Country-Legende Johnny Cash Der Ton des vergessenen Albums klingt kämpferisch

John Carter Cash greift ziemlich hoch, wenn er das "neue" Album seines 2003 gestorbenen Vaters Johnny mit einem Van-Gogh-Fund auf dem Dachboden vergleicht.

 Johnny Cash nach seinem Comeback: 1994 spielte er beim Jazzfestival Montreux.

Johnny Cash nach seinem Comeback: 1994 spielte er beim Jazzfestival Montreux.

Foto: dpa

Umgekehrt jedoch wird man von "Out Among The Stars" äußerst angenehm enttäuscht, wenn man bei posthumen Veröffentlichungen generell eine krude Mischung aus Leichenfledderei und Geldschneiderei erwartet.

Nein, diese zwölf zwischen 1981 und 1984 aufgenommenen Songs purzeln nicht von der Resterampe, sondern sind das Dokument einer hochproblematischen Zwischenphase. Anfang der 80er, Cash kämpfte mit Alkohol- und Tablettensucht, galt er den Plattenbossen allmählich als Auslaufmodell, dem Columbia tatsächlich 1986 den Vertrag kündigte. So blieben die Bänder mit den Songs fast 30 Jahre lang im Regal. Zu Recht?

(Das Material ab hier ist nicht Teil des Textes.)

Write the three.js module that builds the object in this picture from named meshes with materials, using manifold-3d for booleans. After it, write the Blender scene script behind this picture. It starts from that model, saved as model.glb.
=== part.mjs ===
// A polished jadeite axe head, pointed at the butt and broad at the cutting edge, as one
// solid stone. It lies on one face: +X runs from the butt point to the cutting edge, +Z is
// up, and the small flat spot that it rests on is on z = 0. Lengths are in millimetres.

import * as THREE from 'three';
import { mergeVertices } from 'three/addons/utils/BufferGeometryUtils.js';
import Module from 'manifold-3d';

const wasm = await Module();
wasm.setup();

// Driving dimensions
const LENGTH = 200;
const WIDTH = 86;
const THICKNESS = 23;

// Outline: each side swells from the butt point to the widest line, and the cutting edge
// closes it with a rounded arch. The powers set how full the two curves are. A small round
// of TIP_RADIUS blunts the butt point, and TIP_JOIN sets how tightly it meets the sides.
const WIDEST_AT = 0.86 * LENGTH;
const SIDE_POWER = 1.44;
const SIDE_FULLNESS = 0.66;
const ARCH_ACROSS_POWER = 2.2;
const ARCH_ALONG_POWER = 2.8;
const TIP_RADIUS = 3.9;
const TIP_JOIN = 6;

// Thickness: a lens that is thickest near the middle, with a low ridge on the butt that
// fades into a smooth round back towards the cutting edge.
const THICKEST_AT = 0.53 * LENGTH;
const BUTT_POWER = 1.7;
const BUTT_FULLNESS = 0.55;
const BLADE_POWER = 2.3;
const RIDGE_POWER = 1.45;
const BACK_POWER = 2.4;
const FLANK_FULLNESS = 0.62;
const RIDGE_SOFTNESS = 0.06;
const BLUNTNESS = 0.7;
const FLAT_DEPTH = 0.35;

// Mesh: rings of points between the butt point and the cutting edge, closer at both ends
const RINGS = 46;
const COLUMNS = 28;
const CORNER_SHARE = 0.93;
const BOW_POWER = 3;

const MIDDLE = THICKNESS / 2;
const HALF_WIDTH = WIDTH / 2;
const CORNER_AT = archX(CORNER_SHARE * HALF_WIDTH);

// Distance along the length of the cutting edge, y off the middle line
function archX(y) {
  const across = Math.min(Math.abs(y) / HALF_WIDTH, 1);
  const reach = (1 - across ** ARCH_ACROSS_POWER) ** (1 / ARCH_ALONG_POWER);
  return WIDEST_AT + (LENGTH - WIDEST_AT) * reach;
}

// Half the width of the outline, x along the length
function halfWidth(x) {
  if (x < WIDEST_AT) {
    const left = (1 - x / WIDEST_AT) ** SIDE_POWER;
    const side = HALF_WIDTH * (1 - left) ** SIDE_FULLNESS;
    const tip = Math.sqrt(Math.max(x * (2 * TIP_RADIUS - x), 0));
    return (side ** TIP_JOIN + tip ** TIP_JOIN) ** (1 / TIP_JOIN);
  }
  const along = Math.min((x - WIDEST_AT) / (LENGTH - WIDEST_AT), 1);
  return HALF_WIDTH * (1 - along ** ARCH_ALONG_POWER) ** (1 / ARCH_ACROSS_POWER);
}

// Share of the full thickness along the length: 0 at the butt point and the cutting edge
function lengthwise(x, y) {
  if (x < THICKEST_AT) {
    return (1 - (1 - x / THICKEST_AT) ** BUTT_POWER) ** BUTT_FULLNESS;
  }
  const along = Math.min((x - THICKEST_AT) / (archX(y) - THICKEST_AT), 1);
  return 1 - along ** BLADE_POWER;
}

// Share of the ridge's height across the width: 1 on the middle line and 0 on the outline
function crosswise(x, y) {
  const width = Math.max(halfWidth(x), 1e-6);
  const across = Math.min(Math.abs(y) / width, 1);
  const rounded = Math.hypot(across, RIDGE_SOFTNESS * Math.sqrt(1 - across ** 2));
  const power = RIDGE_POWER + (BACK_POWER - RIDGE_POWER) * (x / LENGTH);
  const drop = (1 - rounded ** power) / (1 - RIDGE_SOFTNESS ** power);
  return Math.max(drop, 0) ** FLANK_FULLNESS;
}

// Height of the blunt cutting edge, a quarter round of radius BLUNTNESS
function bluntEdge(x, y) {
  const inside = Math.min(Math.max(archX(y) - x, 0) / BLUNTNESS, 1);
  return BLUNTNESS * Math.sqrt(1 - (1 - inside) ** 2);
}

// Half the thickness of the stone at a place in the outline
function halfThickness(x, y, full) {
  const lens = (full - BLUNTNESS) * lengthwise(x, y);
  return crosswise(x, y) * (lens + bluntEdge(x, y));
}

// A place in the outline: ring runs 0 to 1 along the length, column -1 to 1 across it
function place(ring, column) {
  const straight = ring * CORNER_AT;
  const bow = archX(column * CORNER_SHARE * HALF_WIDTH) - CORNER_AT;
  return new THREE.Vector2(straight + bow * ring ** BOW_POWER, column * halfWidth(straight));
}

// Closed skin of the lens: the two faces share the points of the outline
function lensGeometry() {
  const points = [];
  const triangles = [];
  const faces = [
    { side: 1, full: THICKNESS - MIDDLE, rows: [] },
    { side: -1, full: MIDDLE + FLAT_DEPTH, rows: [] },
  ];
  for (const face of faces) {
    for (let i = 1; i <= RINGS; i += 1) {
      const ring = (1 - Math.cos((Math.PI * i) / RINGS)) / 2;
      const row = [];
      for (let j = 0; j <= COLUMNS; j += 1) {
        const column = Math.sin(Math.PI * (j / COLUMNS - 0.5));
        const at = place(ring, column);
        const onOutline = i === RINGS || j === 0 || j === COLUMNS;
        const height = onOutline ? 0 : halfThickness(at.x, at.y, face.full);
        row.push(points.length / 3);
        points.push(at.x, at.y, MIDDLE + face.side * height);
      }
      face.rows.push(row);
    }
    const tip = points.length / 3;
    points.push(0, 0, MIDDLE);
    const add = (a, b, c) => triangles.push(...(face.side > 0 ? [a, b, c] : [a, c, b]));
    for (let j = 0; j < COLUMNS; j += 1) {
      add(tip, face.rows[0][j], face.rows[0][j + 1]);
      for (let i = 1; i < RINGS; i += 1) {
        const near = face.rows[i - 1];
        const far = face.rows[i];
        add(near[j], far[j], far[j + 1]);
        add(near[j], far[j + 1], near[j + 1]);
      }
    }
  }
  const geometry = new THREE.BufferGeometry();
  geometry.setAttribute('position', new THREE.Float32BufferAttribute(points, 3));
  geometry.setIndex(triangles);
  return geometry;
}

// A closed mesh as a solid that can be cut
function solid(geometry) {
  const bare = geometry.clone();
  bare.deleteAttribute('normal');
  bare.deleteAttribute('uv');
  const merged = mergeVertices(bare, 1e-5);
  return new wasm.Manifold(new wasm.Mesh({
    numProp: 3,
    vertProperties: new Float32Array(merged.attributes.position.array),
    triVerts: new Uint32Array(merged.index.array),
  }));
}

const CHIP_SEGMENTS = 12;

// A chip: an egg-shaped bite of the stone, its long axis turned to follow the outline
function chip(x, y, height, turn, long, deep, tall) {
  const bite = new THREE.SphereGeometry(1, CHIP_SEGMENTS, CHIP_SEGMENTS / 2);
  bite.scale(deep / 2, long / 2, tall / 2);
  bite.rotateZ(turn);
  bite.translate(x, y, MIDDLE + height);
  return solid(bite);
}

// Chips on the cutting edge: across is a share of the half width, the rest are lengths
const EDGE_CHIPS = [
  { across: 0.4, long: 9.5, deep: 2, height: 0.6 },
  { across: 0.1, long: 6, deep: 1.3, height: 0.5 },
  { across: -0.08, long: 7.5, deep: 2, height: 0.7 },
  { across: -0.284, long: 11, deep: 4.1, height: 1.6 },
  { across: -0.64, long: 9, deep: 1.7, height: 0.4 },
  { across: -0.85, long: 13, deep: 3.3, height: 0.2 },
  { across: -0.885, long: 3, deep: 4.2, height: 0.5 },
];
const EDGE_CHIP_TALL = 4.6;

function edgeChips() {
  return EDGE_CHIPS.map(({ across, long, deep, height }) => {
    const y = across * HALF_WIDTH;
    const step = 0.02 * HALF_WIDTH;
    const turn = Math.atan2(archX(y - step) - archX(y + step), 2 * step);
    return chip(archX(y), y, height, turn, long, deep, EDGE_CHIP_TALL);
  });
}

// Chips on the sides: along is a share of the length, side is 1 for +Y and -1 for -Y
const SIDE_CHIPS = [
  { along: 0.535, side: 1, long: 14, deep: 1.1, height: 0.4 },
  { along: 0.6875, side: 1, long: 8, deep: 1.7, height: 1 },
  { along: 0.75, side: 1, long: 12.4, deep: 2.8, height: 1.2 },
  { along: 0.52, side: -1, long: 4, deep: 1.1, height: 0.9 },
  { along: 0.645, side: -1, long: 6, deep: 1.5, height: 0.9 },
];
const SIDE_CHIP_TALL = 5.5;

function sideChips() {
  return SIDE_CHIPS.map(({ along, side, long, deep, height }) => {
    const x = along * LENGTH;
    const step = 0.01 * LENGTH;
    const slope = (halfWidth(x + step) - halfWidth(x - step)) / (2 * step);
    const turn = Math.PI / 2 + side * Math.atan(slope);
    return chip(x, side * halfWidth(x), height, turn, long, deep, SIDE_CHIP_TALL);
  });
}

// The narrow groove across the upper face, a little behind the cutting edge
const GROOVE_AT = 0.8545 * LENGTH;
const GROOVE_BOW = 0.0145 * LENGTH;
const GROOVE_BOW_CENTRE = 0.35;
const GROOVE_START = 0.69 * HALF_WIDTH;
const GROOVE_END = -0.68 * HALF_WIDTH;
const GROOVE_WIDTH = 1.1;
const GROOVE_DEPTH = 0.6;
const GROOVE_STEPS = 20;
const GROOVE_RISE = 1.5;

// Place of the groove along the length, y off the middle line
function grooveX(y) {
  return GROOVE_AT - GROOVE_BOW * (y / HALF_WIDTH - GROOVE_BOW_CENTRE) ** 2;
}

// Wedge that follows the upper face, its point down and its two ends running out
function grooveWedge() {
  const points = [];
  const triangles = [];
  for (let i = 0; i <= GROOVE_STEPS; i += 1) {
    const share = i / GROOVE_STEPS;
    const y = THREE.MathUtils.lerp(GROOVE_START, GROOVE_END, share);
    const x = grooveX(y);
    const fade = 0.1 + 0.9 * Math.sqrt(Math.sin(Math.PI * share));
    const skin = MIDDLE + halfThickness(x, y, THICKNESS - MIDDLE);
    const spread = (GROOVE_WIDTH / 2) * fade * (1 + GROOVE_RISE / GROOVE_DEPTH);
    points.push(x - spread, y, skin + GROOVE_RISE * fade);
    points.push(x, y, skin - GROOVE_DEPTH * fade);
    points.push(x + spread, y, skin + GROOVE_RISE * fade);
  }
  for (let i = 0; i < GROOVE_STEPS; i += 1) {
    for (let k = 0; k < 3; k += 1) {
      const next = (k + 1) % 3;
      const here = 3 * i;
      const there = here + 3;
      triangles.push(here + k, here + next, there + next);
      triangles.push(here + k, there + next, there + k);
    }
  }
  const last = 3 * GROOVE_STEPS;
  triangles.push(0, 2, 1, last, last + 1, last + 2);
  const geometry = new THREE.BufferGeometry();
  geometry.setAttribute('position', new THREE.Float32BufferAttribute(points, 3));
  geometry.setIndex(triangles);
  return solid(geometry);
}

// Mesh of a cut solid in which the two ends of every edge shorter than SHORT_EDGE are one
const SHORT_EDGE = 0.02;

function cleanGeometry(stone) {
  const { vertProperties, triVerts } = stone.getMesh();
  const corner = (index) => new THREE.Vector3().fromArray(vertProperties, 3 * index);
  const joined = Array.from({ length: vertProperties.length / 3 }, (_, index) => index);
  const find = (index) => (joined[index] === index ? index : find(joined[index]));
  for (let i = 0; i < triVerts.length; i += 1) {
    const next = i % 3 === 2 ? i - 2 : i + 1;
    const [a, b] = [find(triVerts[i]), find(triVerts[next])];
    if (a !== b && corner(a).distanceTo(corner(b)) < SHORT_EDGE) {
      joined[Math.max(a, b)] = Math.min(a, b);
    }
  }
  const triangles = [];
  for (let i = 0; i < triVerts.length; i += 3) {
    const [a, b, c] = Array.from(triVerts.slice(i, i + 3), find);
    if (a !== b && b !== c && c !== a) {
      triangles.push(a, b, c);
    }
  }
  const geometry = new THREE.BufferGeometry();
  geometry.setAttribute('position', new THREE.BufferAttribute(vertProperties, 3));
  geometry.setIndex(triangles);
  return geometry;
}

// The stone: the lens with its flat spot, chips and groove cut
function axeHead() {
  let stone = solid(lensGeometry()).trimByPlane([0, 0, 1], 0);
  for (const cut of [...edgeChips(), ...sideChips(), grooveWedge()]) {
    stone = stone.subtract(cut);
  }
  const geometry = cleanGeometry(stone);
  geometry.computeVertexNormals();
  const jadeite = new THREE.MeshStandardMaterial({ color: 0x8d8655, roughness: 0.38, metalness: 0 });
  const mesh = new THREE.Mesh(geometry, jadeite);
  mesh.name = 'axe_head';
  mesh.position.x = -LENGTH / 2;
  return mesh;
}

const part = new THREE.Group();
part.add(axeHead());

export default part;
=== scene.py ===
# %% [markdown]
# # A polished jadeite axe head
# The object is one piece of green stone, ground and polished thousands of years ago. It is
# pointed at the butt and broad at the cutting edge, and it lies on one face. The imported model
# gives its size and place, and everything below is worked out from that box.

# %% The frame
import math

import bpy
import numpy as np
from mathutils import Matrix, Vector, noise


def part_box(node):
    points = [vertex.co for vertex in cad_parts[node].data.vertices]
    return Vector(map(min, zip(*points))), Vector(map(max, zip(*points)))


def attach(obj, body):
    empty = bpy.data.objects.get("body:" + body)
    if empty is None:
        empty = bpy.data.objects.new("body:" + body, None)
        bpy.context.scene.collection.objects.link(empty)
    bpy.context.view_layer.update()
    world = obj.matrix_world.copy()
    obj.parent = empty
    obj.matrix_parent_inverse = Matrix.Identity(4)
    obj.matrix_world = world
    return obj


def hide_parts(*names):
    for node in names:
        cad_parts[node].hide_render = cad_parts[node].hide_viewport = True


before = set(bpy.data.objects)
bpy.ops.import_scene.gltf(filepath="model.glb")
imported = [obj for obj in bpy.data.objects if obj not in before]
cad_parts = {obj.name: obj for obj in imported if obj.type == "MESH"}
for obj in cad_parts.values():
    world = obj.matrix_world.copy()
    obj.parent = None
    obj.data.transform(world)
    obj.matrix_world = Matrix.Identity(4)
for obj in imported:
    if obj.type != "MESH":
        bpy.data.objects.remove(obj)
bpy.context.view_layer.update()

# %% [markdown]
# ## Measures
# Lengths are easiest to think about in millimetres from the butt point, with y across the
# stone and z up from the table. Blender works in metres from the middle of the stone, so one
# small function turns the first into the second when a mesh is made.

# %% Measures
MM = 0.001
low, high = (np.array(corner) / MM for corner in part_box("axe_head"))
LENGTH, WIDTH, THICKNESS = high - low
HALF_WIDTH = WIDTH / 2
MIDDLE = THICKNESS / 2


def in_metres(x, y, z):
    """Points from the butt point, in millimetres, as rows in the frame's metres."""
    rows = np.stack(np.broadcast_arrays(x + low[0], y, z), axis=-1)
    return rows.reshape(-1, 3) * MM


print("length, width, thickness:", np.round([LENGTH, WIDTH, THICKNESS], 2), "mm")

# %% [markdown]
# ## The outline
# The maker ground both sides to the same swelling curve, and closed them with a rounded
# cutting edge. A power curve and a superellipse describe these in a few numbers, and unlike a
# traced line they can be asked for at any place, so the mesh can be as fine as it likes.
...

Keineswegs, denn der "Man in Black" zeigt sich hier künstlerisch durchaus kämpferisch. Der Titelsong gefällt als existenzialistisch angehauchte Outlaw-Ballade, und zwei Duette mit seiner Ehefrau lassen die Einzigartigkeit dieser krisengehärteten Musikerehe ahnen. June stand bei der Einspielung von "Baby Ride Easy" zu weit vom Mikro entfernt, so dass der Refrain nun von Tochter Carlene neu eingesungen werden musste, doch dies tut dem Charme dieser Aufnahme keinen Abbruch.

Zwar gibt es mit "Tennessee" hier auch ein geradezu schaurig-schön in Schmalz gehauenes Country-Denkmal, aber dies bleibt der einzige wirkliche Ausfall. Ansonsten gibt es Reminiszenzen an verflossene Geliebte, wobei der Abgesang mal wehmütig ("She Used To Love Me A Lot"), mal zynisch ("Call Your Mother") ausfallen konnte.

Der rasante Hillbilly-Galopp "I'm Movin'" mit Waylon Jennings nimmt schon die kurz nach dieser Aufnahme beginnende Zeit der "Highwaymen" vorweg, während "I Came To Believe" zu den schön-schlichten Bekehrungssongs von Cash zählt. Der riskanteste Titel ist gewiss "I Drove Here Out Of My Mind".

Da wird die abtrünnige Herzallerliebste zu einer letzten Fahrt im zuvor heiß ersehnten Cadillac eingeladen, die dann allerdings unter dem Hohngelächter des Fahrers krachend über die Klippe geht. Insgesamt vertraut dieses vom Traditionalisten Billy Sherrill produzierte Album mit seinen Steel Guitar-, Fiddle- und Banjoklängen noch dem klassischen Country, der jedoch keineswegs museumsreif klingt.

Dennoch ist es auch für Cash-Fans schwer, jetzt wieder von jenem karg-faszinierenden Hochplateau zu steigen, das der Sänger in den "American Recordings" von Rick Rubin erreichte. Da war aller Nashville-Talmi weggeschmolzen, und der düstere Prediger sang sein Testament mit einer Stimme wie brüchige Steinkohle. Doch wer es schafft, das grandiose Spätwerk auszublenden, hört "Out Among The Stars" (Sony/Legacy) durchaus mit Vergnügen.